But what makes this compassion so divine is that it is indiscriminately available to all.  When we are confronted with people suffering we tend to assist those with whom we can identify.  We help someone who is of the same faith, the same culture, or of the same country.  We tend to tend to those we belong to. 

Not so with God.  Not only do we know our God does not discriminate because Romans 2:11 and Acts 15:9 tell us so, but we also know that God does not discriminate because He displayed it when He sat with the tax collector, when He defended the prostitute, when He touched the leper, when he listened to the Roman centurion, and when He answered the rich young man.  He never served with a self-righteous attitude. He became a servant to all – man, woman, rich, poor, marginalized, wealthy, sick, healthy, Jew, and Gentile – no one excluded.

Wow, what a Saviour.  Not like the one who says he is compassionate but demands submission at all times, but the One who is known by this trait: INDISCRIMINATELY COMPASSIONATE

And here is the application. 

St. Bernard, in the 12th century, said that Christ is our primary teacher of compassion because He willed His passion (suffering) so that we could learn compassion (to suffer with others).  If I have to define compassion it would be ‘Choosing to feel the pain of others’

More than ever the world needs a generation that will have the perceptual ability to view people, events, and circumstances with hearts of compassion.  More than ever the world needs to see a generation that reflects a God with a heart of compassion.

Not only does our Saviour have a heart of anguish but we have a mandate to imitate our Master by clothing ourselves with hearts of anguish.  Colossians 3:12 states: “Therefore, as God’s chosen people, holy and dearly loved, clothe yourselves with compassion, kindness, humility, gentleness, and patience.”   John echoed this teaching by asking this question:  If anyone has material possessions and sees a brother or sister in need but has no pity on them, how can the love of God be in that person?  (1 John 3:17)

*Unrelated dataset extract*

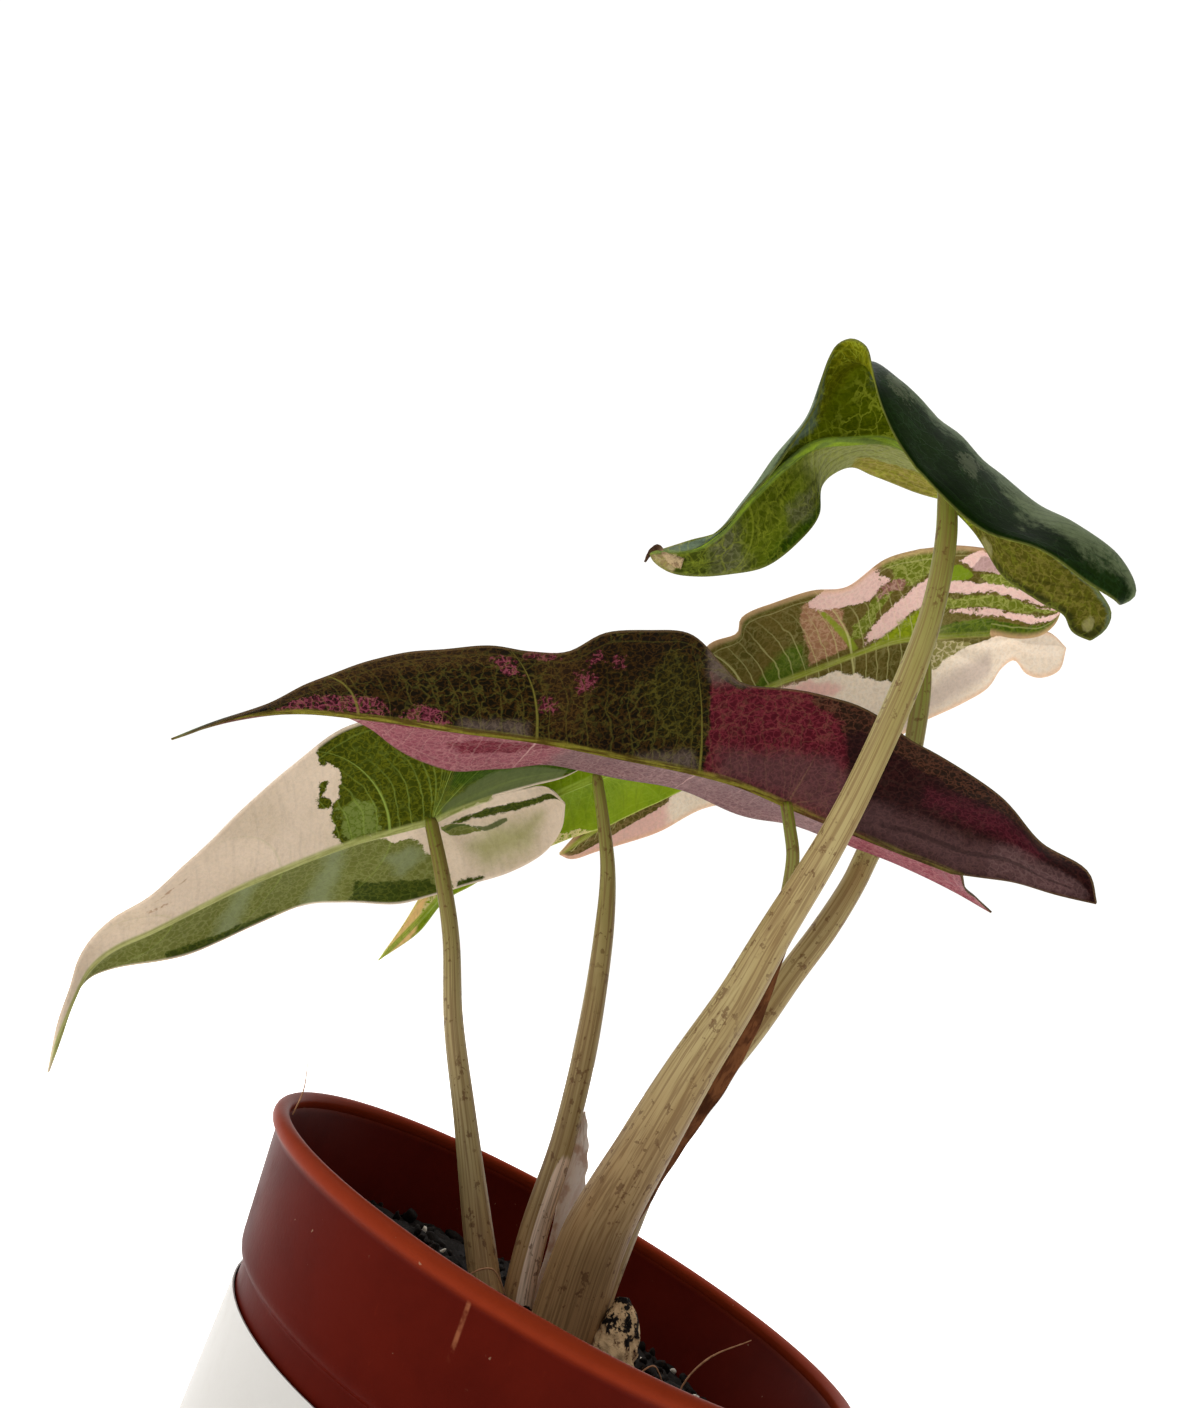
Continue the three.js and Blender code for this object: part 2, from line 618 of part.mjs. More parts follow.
// Colours and gloss of each finish
const finishes = {
  terracottaPlastic: [0x7a2413, 0.35],
  labelPaper: [0xe9e7e3, 0.6],
  pottingMix: [0x1d1512, 0.95],
  rhizomeBark: [0xb9a58a, 0.85],
  stalkSkin: [0x9a9365, 0.5],
  drySkin: [0xcdbfae, 0.7],
  topBlade: [0x24401a, 0.35],
  frontBlade: [0x5b2a36, 0.4],
  leftBlade: [0xa8a88a, 0.45],
  backBlade: [0xb49a86, 0.45],
  lowBlade: [0x8fae2c, 0.45],
};

const group = new THREE.Group();

function place(name, geometry, finish) {
  group.add(meshOf(name, geometry, ...finishes[finish]));
}

place('pot', pot(), 'terracottaPlastic');
place('label', blankLabel(), 'labelPaper');

// Blades first, because each stalk ends just under its own blade. The stalks share the crown, so a
// stalk is cut back from those that wrap round it, and all stand on the rhizome.
const rhizomeSolid = rhizomeBody();
const seatedOn = [solidOf(stalk(rhizome.stub, seatGap)), rhizomeSolid];
const stalkOrder = ['top', 'front', 'back', 'low', 'left'];
const stalkHoles = [];
for (const name of stalkOrder) {
  const leaf = leaves[name];
  const surface = bladeSurface(leaf);
  place(`blade_${name}`, thicken(surface, bladeThickness), `${name}Blade`);
  const clearance = solidOf(thicken(surface, bladeThickness + 2 * seatGap));
  let solid = solidOf(stalk(leaf.stalk)).subtract(clearance);
  for (const other of seatedOn) {
    solid = solid.subtract(other);
  }
  place(`stalk_${name}`, geometryOf(solid), 'stalkSkin');
  const hole = solidOf(stalk(leaf.stalk, seatGap));
  seatedOn.push(hole);
  stalkHoles.push(hole);
}

const sheathSolid = stalkHoles.reduce(
  (rest, hole) => rest.subtract(hole),
  solidOf(sheathBody(paperySheath.thickness)),
);
place('papery_sheath', geometryOf(sheathSolid), 'drySkin');
place('rhizome', geometryOf(rhizomeSolid), 'rhizomeBark');

const sheathHole = solidOf(sheathBody(paperySheath.thickness + 2 * seatGap));
const soilHoles = [...stalkHoles, rhizomeBody(seatGap), sheathHole, sheathHole.translate([0, 0, -seatGap])];
const soilSolid = soilHoles.reduce((rest, hole) => rest.subtract(hole), solidOf(soilBlock()));
place('potting_mix', geometryOf(soilSolid), 'pottingMix');

export default group;
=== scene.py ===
import bpy
import math
import random
import numpy as np
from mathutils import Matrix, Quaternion, Vector


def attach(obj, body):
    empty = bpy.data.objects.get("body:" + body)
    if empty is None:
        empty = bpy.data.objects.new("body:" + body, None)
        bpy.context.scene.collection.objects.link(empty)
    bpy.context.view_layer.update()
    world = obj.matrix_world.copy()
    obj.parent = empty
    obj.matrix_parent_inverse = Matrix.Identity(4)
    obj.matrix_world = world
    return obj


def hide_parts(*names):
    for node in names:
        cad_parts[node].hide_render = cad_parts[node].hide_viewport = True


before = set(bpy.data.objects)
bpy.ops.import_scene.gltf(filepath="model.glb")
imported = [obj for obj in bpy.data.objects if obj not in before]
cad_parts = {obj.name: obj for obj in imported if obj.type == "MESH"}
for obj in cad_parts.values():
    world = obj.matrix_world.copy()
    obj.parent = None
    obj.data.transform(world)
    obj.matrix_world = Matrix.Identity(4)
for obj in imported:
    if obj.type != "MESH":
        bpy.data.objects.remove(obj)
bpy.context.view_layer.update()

mm = 0.001  # every size below is in millimetres, and Blender is in metres


def paint(red, green, blue):
    # a screen colour as the linear values that Blender's sockets take
    linear = [((c / 255 + 0.055) / 1.055) ** 2.4 if c > 10 else c / 255 / 12.92 for c in (red, green, blue)]
    return (*linear, 1)


# Materials

class Sock:
    # a socket that can be used in sums
    def __init__(self, nodes, socket):
        self.nodes = nodes
        self.socket = socket

    def __add__(self, other):
        return self.nodes.maths("ADD", self, other)

    def __sub__(self, other):
        return self.nodes.maths("SUBTRACT", self, other)

    def __rsub__(self, other):
        return self.nodes.maths("SUBTRACT", other, self)

    def __mul__(self, other):
        return self.nodes.maths("MULTIPLY", self, other)

    def __truediv__(self, other):
        return self.nodes.maths("DIVIDE", self, other)

    def __abs__(self):
        return self.nodes.maths("ABSOLUTE", self)

    __radd__ = __add__
    __rmul__ = __mul__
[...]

It is vital that we, as spirit filled, Christ conscious followers, display the same urgency that Jesus displayed. This is not about being sad all the time or walking around with a long face. This is about truly experiencing the fullness of life with joy and vision BUT having hearts of compassion that will melt in the presence of a broken world. It is vital that we express the same compassion that was evident in the life of a loving Saviour.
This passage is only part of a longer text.